Le Secrétaire, Robert LIÉGARD.


SÉAICE DU MERCREDI 12 JUILLET 1893

PRÉSIDENCE DE M. JULES CARLEZ, PRÉSIDENT

La séance est ouverte à 8 heures.

Le procès-verbal de la dernière séance est lu et adopté.

Sur la proposition du Secrétaire, l'assemblée reporte au 31 octobre la date de la clôture du concours pour le buste de M. Isidore Pierre, primitivement fixée au 15 octobre.

Sur la proposition de M. le Président, deux médailles de vermeil sont attribuées au concours d'orphéons qui doit avoir lieu le 13 août.

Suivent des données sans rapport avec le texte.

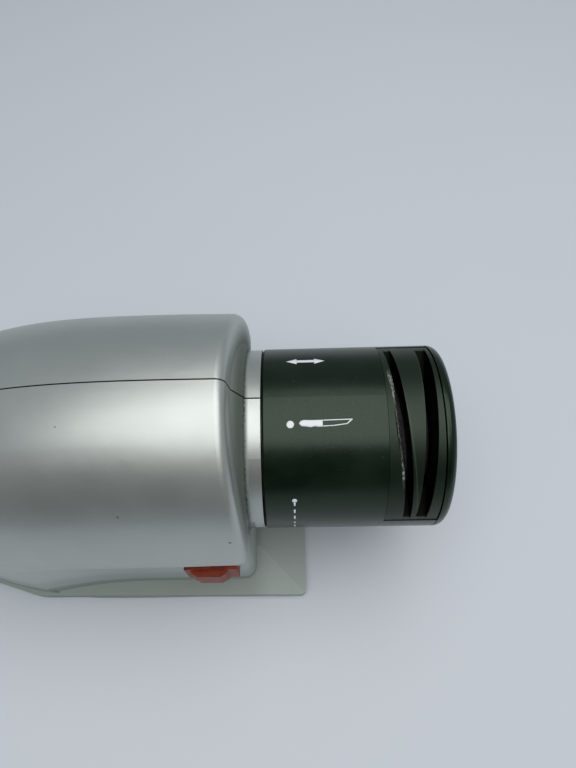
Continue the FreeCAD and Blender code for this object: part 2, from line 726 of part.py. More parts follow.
coils = []
for up, tag in ((-1, "low"), (1, "high")):
    level = f"axis_height + {up} * (coil_low + coil_height / 2) - coil_height / 2"
    whole = box(f"coil_{tag}_whole",
                ("core_length + 2 * coil_overhang", "2 * (coil_inner + coil_width)", "coil_height"),
                ("core_start - coil_overhang", "-coil_inner - coil_width", level))
    middle = box(f"coil_{tag}_middle",
                 ("core_length + 2 * coil_overhang - 10", "2 * coil_inner", "coil_height + 2"),
                 ("core_start - coil_overhang + 5", "-coil_inner", f"{level} - 1"))
    coils.append(cut(f"coil_{tag}", whole, [middle]))
node(group("field_coils", coils), "field_coils")

BRUSH_X = number("commutator_start + commutator_length / 2")
holders, brushes, springs = [], [], []
for side, tag in ((-1, "front"), (1, "back")):
    near = "commutator_radius + 0.1" if side > 0 else "-commutator_radius - 0.1 - 9"
    brushes.append(box(f"brush_{tag}", ("5", "9", "6"), (str(BRUSH_X - 2.5), near, "axis_height - 3")))
    low = "11" if side > 0 else "-11 - 15"
    holder = box(f"holder_block_{tag}", ("8", "15", "9"), (str(BRUSH_X - 4), low, "axis_height - 4.5"))
    brush_room = box(f"holder_room_{tag}", ("5.2", "13.5", "6.2"),
                     (str(BRUSH_X - 2.6), "10" if side > 0 else "-10 - 13.5", "axis_height - 3.1"))
    holders.append(cut(f"holder_{tag}", holder, [brush_room]))
    helix = doc.addObject("Part::Helix", f"spring_path_{tag}")
    helix.Pitch = 0.9
    helix.Height = 4.5
    helix.Radius = 1.9
    spring_start = "18.4" if side > 0 else "-18.4 - 4.5"
    move(helix, str(BRUSH_X), spring_start, "axis_height", ALONG_Y)
    wire = doc.addObject("Part::Circle", f"spring_wire_{tag}")
    wire.Radius = 0.2
    move(wire, f"{BRUSH_X} + 1.9", spring_start, "axis_height", ALONG_Z)
    sweep = doc.addObject("Part::Sweep", f"spring_{tag}")
    sweep.Sections = [wire]
    sweep.Spine = (helix, [])
    sweep.Solid = True
    sweep.Frenet = True
    springs.append(sweep)
node(group("brush_holders", holders), "brush_holders")
node(group("carbon_brushes", brushes), "carbon_brushes")
node(group("brush_springs", springs), "brush_springs")

# ---------------------------------------------------------------- rotor

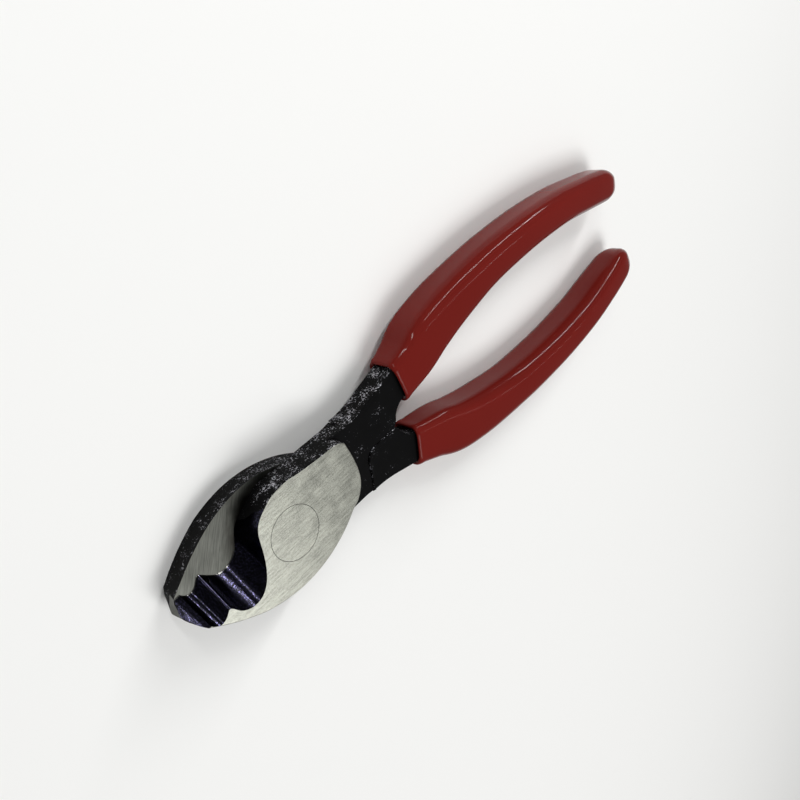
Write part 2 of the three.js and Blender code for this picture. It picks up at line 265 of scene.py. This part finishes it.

La Société décide en outre que, comme les années précédentes, une médaille d'argent sera remise à M. le Proviseur du lycée pour être jointe au prix de dessin.

Il est procédé au tirage au sort de la tombola : la lithographie, l'eau-forte et l'aquarelle qui en faisaient l'objet, sont attribuées aux numéros 71, 7 et 219.

Sur la proposition de M. Prempain, la Société décide que ses concerts seront continués en 1893-94.

La Société invite son Secrétaire à faire les démarches nécessaires pour obtenir les subventions de la ville et du département pour l'exposition projetée en 1894.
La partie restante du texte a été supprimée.